L’Islanda come malattia e luogo «che atterrisce» per la sua vitalità incontrollabile e capricciosa. Che è terra di vulcani affamati, con bocche pronte a eruttare fuoco e lava, invertendo la marcia delle «magnifiche sorti e progressive» della tecnologia umana (basti ricordare il risveglio dell’Eyjafjallajokull quando la sua cenere bloccò tutti i cieli d’Europa, gettando nel panico milioni di viaggiatori). L’Islanda, dunque, come mistero geologico che dalle sue viscere lasciò zampillare miti e leggende per secoli e, soprattutto, affascinò scrittori, poeti, artisti, esploratori, botanici, naufraghi.

A NARRARLA in quarantasette racconti è Il libro degli vulcani d’Islanda. Storie di uomini, fuoco e caducità (Iperborea, pp. 382, euro 19,50) dell’esordiente Leonardo Piccione, che dagli studi statistici ha deciso di passare alle rocce inquiete di quell’isola, a cui dedica anche buona parte del suo tempo (nato nel 1987, oggi vive fra Corato e Húsavík). L’autore sarà ospite a Milano del festival I Boreali, dove spiegherà al suo pubblico in cosa consiste questo magnetico «virus islandese» che colpisce l’immaginazione.

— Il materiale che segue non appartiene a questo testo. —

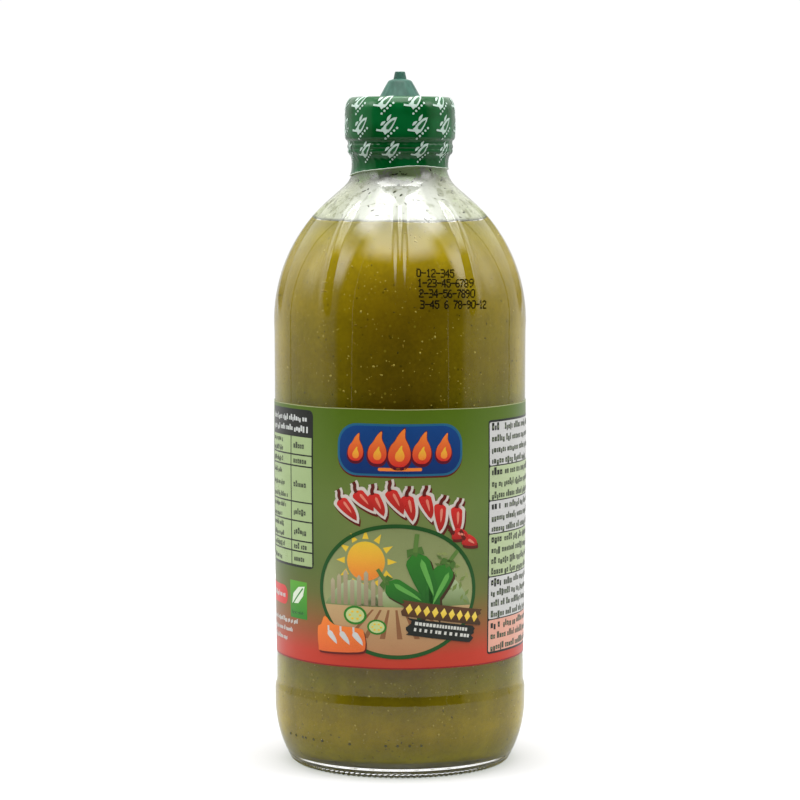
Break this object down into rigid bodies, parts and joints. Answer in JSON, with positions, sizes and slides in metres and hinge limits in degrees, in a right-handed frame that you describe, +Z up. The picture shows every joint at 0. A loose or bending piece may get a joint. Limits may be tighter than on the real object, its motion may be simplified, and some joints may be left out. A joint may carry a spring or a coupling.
{
  "type": "hot sauce bottle",
  "caption": "Ribbed clear glass bottle filled with green pepper sauce, with a wrap label, a spout cap and a shrink band over cap and neck.",
  "frame": {"origin": "centre of the foot, on the surface that the bottle stands on", "axes": "+Z up along the bottle's axis, with the label's front facing -Y and +X to its right"},
  "size_m": [0.0712, 0.0712, 0.1944],
  "materials": {
    "clear_glass": "clear moulded glass, faint green in its thick base",
    "pepper_sauce": "thick olive green sauce with seeds and flecks",
    "printed_label": "coated paper, printed green over red",
    "cap_plastic": "satin moulded plastic",
    "shrink_film": "glossy printed shrink film"
  },
  "bodies": {
    "root": {"bottle": "clear_glass", "sauce": "pepper_sauce", "label": "printed_label", "cap": "cap_plastic", "sleeve": "shrink_film"}
  },
  "joints": []
}
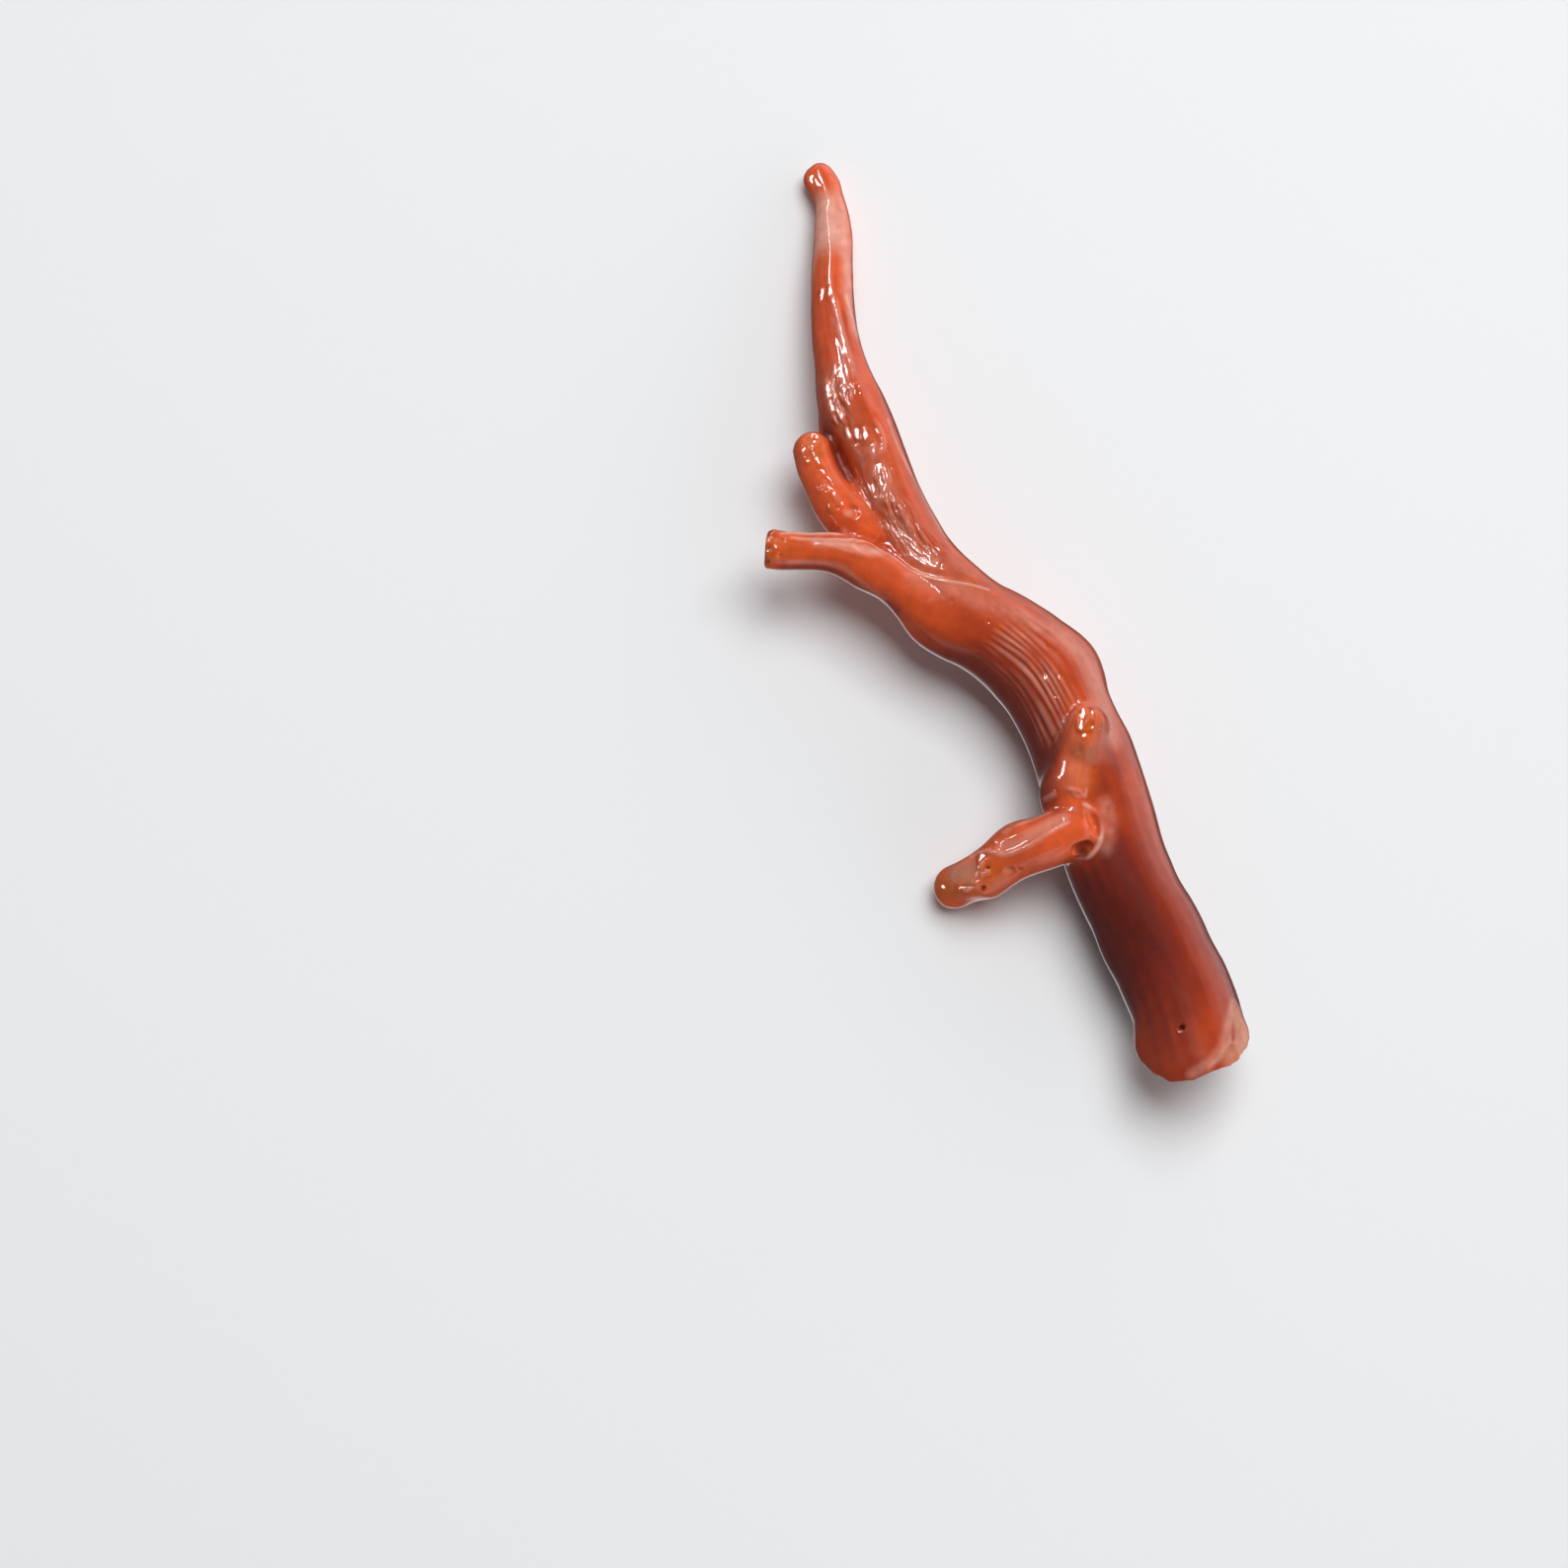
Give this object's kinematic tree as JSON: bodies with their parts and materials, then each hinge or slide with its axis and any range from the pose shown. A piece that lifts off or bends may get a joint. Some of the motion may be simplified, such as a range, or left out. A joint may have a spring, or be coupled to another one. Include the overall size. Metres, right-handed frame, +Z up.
{
  "type": "red coral branch",
  "caption": "Polished branch of red coral lying on its side, with a stout sawn trunk, a thin leader, a side branch, a thumb-like stub and a hooked twig.",
  "frame": {"origin": "on the surface that the branch lies on, under the middle of its box", "axes": "+Z up from that surface; +Y from the sawn foot towards the thin tip; the side branch and the hooked twig point to -X"},
  "size_m": [0.0355, 0.0758, 0.0096],
  "materials": {
    "polished_coral": "polished orange-red calcite skeleton, amber at the tips"
  },
  "bodies": {
    "root": {"trunk": "polished_coral", "middle_stem": "polished_coral", "leader": "polished_coral", "side_branch": "polished_coral", "thumb_stub": "polished_coral", "hooked_twig": "polished_coral"}
  },
  "joints": []
}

COSTRUITO come fosse un atlante scientifico dei vulcani – con tanto di schede e illustrazioni – il libro in realtà ha una struttura a scatola cinese, che prevede continue «estasi», uscite da sé. Storia dopo storia, il vulcano protagonista si fa personaggio e insieme sfondo per dare respiro ad altre narrazioni, inanellando saghe famigliari e riscoprendo mondi perduti.
Si va da quel Snaefellsjokull (significa «ghiacciaio della montagna di neve») che nel 1993 si fece scenario dell’attesa degli Ufo forse perché, come scrive Piccione, la sua cima emanava «una luce ipnotica», all’Eldey – residuo di una terra scomparsa – dove vivevano le alche, protopinguini destinati all’estinzione sia per loro abitudini (deponevano un solo uovo all’anno), sia per le mattanze insistite organizzate da pescatori e cacciatori.

FRA LE STORIE più interessanti scovate e ottimamente raccontate, c’è quella dell’inglese William Morris. Pittore e scrittore appassionato di erbari medievali, propulsore del movimento internazionale Arts and Crafts, pensò bene che la fuga dalla civiltà e dalle delusioni d’amore – sua moglie Jane Burden gli aveva preferito l’amico Dante Gabriele Rossetti)- fosse possibile in direzione dell’Islanda. Era il 1871 quando sbarcò per il suo pellegrinaggio – che proseguì a cavallo – alla ricerca di tracce di antiche tradizioni e saghe. Le raccolse con perizia e poi le tradusse con l’amico Magnússon.
Da non dimenticare, infine, l’aura che circonda Herdubried, uno dei tuya più famosi del mondo: fu qui che si asserragliò il pastore Sigurjónsson per salvare le sue pecore, qui lo ritrovò lo scrittore Gunnar Gunnarsson per il suo libro Il pastore d’Islanda, qui lo perse Disney che non riuscì a realizzare un film d’animazione su di lui.